Oxygen-enriched surface modification for improving the dispersion of iron oxide on a porous carbon surface and its application as carbon molecular sieves (CMS) for CO2/CH4 separation

Abstract

The separation of CO₂/CH₄ can be enhanced by impregnating porous carbon with iron oxide. Dispersion of iron oxide is one of the critical factors which supports the separation process performance. Iron oxide dispersion can be enhanced by enriching the oxygen functional groups on the carbon surface. This study investigates three distinct oxidation processes: oxidation with a 10% H₂O₂ solution, ozonation with distilled water, and ozonation with a 10% H₂O₂ solution. The research steps included the following: (i) oxidation, (ii) impregnation of iron oxide followed by calcination, (iii) material characterization, and (iv) material performance analysis. Materials were characterized using N₂ sorption analysis, X-ray diffraction analysis (XRD), scanning electron microscopy-energy dispersive X-ray spectroscopy analysis (SEM-EDX), and Fourier transform infrared analysis (FT-IR). Iron oxide was well dispersed on the carbon surface, as evidenced by the elemental mapping of materials. In addition, the oxygen functional groups increased significantly in the range of 28.6–79.7% following the oxidation process, as indicated by the elemental component using SEM-EDX analysis.
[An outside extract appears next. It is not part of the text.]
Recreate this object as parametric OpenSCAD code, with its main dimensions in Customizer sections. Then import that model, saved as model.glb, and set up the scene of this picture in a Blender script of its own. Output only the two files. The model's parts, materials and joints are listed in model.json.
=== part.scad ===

The impregnation of iron oxide on oxidized carbon ozonated with distilled water (COA–Fe) obtained a maximum CO₂ uptake capacity of 3.0 mmol g⁻¹ and CO₂/CH₄ selectivity increased by up to 190% at a temperature of 30 °C and pressure of 1 atm. Furthermore, the enhancement of CO₂/CH₄ separation up to 1.45 times was the best performance achieved by COA–Fe. Thus, improving iron oxide dispersion on oxidized carbon surfaces has a potential application in CO₂/CH₄ separation.